Your task is to filter the data below down to the lines holding "FreeCAD".

○ ○ ○ ○ ○ ○ ○

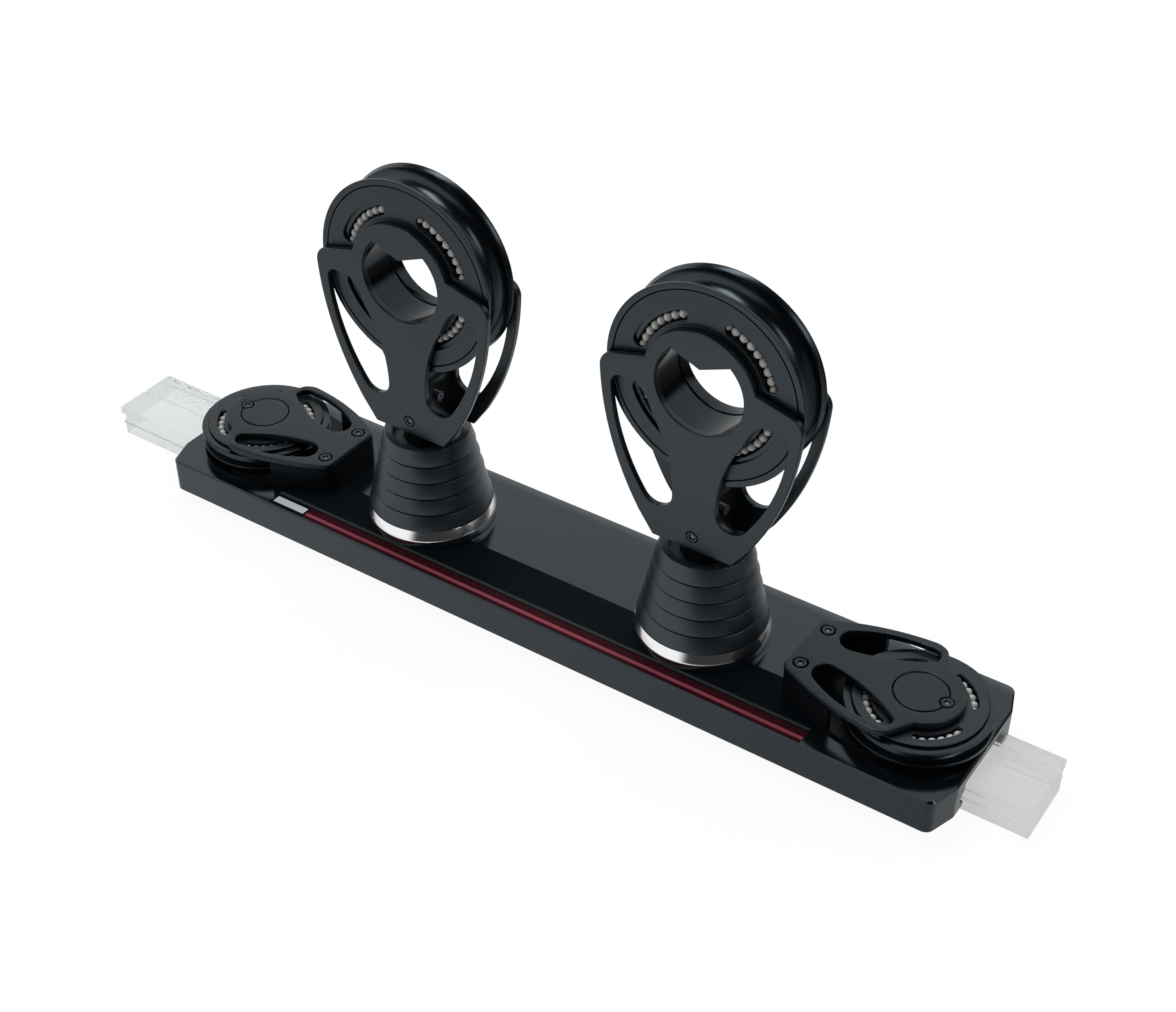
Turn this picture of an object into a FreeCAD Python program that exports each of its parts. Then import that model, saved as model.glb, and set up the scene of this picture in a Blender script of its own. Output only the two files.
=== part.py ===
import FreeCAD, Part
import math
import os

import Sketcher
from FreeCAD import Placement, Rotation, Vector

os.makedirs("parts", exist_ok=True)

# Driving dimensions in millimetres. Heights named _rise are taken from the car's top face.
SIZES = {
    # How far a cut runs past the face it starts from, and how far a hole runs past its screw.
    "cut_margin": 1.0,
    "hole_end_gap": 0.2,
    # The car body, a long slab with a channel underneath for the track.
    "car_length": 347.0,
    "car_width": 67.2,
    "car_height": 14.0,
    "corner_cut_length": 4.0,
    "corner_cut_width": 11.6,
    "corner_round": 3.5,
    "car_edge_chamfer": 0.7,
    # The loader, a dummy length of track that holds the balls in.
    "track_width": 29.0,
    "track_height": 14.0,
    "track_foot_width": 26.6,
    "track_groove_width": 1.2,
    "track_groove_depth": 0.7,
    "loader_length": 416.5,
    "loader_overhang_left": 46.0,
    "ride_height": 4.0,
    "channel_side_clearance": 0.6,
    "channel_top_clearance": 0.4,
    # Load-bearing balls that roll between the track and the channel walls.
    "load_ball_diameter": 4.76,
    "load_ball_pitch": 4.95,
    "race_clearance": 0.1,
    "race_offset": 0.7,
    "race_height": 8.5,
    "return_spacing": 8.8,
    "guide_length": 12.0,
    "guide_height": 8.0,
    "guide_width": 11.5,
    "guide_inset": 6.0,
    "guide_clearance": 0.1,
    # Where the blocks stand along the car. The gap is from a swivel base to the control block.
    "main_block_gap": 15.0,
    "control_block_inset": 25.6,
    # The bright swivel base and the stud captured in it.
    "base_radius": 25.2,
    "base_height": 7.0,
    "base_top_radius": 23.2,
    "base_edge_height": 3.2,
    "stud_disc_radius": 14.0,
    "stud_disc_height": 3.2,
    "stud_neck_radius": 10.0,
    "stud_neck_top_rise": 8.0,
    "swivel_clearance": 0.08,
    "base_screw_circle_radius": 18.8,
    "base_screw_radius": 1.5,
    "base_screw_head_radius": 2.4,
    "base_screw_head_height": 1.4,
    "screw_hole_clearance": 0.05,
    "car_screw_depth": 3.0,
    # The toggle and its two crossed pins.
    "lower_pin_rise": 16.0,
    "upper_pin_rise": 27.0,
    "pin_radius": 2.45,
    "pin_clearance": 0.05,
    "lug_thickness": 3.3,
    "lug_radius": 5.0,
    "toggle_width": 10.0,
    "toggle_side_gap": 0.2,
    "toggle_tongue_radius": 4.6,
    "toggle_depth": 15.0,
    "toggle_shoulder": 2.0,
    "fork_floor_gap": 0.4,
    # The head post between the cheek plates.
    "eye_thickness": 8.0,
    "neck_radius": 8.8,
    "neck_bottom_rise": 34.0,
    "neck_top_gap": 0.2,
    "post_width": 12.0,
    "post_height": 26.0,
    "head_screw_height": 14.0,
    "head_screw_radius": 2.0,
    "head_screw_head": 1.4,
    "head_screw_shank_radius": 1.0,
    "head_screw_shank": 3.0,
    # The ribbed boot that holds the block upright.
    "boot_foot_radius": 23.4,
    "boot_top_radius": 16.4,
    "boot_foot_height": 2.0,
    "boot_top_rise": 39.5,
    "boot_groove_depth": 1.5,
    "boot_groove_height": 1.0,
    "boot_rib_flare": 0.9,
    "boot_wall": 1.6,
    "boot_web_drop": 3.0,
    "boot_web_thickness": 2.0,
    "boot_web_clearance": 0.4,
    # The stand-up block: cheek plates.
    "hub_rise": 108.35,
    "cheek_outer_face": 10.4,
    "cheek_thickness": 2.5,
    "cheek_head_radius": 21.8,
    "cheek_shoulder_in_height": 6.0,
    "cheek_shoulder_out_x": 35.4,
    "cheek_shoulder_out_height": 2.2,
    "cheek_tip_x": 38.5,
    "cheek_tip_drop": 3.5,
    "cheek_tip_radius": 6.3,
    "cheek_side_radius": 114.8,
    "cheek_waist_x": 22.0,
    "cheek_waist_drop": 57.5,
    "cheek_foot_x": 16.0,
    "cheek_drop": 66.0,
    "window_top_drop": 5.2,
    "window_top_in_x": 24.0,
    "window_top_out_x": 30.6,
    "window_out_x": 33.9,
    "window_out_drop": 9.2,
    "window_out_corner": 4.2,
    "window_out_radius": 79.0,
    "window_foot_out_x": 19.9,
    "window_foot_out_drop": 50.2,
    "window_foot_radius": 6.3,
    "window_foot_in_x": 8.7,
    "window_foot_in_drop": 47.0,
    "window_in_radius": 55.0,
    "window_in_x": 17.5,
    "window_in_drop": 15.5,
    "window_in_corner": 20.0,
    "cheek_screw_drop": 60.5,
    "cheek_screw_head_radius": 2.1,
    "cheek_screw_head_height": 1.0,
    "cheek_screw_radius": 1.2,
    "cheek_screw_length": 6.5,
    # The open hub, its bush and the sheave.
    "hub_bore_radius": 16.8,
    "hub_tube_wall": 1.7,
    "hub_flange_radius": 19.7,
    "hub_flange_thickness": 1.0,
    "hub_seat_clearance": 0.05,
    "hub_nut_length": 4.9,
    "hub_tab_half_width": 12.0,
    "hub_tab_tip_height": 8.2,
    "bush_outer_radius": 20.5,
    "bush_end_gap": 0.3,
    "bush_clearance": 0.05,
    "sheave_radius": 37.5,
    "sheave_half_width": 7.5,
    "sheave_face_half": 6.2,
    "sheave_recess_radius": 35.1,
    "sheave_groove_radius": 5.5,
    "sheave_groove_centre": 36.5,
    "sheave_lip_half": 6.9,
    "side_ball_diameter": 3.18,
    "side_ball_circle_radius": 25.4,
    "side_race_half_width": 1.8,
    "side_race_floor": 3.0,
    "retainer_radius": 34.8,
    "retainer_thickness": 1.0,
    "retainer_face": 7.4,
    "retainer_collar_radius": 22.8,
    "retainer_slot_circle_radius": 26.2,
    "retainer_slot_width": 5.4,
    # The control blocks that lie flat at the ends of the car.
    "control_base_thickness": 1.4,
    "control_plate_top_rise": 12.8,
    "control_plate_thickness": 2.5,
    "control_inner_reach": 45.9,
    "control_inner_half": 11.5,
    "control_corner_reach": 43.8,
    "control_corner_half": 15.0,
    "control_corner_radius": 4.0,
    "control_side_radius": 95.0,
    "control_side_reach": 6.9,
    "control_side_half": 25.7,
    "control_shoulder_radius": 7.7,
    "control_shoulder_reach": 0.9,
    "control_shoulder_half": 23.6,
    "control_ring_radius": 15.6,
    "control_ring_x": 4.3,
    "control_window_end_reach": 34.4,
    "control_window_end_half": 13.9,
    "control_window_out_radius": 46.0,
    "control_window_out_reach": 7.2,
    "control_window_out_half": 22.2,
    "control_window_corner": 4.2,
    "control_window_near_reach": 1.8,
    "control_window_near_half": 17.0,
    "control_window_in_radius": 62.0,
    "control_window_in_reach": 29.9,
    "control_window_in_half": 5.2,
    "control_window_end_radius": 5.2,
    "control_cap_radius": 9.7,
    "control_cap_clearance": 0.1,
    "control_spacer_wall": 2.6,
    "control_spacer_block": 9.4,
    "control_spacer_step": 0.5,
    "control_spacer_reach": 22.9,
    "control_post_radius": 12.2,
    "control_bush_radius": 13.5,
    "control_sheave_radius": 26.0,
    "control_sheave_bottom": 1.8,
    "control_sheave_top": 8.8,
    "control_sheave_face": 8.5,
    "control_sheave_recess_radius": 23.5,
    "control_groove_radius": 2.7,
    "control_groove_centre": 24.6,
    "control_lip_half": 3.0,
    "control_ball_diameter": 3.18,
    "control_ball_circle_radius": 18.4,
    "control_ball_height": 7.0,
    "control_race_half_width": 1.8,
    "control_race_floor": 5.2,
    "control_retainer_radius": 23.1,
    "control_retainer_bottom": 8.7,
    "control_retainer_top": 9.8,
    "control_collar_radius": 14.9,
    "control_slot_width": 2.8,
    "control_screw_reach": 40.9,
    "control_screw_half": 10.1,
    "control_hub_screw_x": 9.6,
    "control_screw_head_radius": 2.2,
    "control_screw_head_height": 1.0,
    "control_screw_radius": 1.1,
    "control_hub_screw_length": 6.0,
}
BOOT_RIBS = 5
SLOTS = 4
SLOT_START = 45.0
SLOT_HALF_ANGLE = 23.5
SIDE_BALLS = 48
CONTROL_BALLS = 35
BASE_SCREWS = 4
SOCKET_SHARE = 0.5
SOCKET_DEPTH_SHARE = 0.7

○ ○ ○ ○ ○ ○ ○

• _OUTPUT OF THE EXERCISE_
Turn this picture of an object into a FreeCAD Python program that exports each of its parts. Then import that model, saved as model.glb, and set up the scene of this picture in a Blender script of its own. Output only the two files.
import FreeCAD, Part
from FreeCAD import Placement, Rotation, Vector